Journalist Ali Feruz, who for months faced the prospect of deportation from Russia to Uzbekistan, has arrived in Germany after Moscow court rulings allowed him to leave for a third country.

The flight to Frankfurt on February 15 ended a tense six-month ordeal for Feruz, who had been held in a Russian immigration detention center since August 2017 and feared he could be tortured or worse if sent to Uzbekistan.

Feruz, a pen name for Hudoberdi Nurmatov, was born in Soviet Russia in 1986 but moved to Uzbekistan and took Uzbek citizenship at the age of 17.

He fled Uzbekistan in 2008, saying he had been detained and tortured by the security services in the Central Asian country.

Moscow's Basmanny district court in October upheld a decision by immigration authorities to deny Feruz political asylum, saying he had failed to prove he faced danger if returned to Uzbekistan.

In November, the court ruled that Feruz had been working illegally in Russia as a correspondent for Novaya Gazeta and ordered him deported.

His plight sparked an international outcry, with human rights groups among others urging Russia not to deport him.

The Basmanny court suspended the order after an August ruling by the European Court of Human Rights that Feruz should not be deported until it could examine the case.

Russian court decisions in February paved the way for him to leave Russia for a country other than Uzbekistan.
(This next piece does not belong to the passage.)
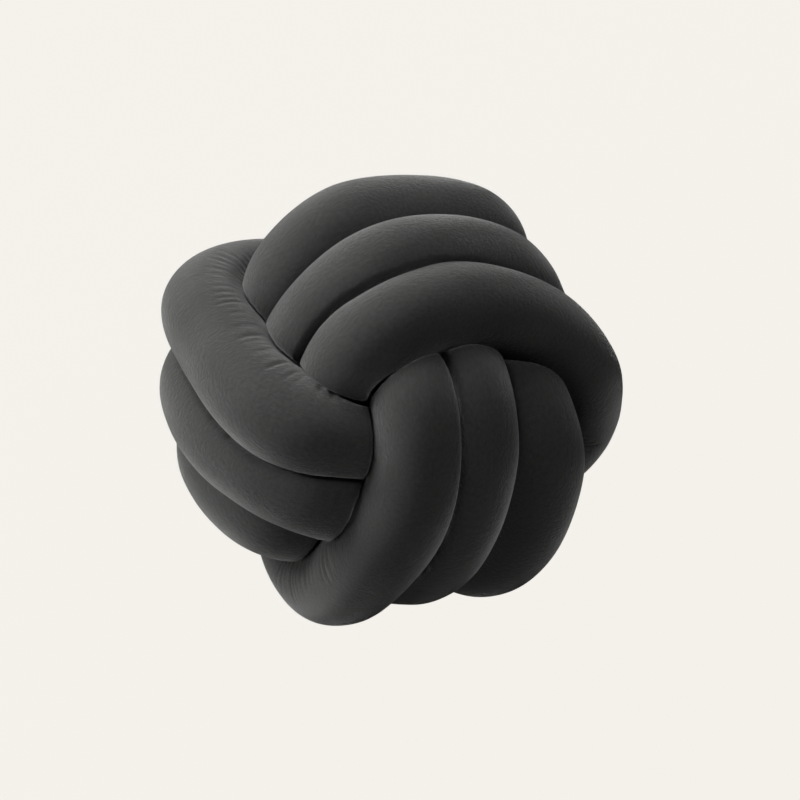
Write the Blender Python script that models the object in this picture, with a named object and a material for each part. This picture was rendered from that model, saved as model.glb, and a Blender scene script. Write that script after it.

Uzbek President Shavkat Mirziyoev has conducted reforms since he came to power following the death of longtime autocratic leader Islam Karimov in 2016, but serious concerns about human rights persist.

An Amnesty International report published months before Karimov's death said that "torture is rife" in Uzbekistan.

In October, Human Rights Watch said that Uzbek authorities had taken "some positive steps" during Mirziyoev’s first year in office and called for "sustainable" improvements.

In November, Mirziyoev signed a decree prohibiting the courts from using evidence obtained through torture.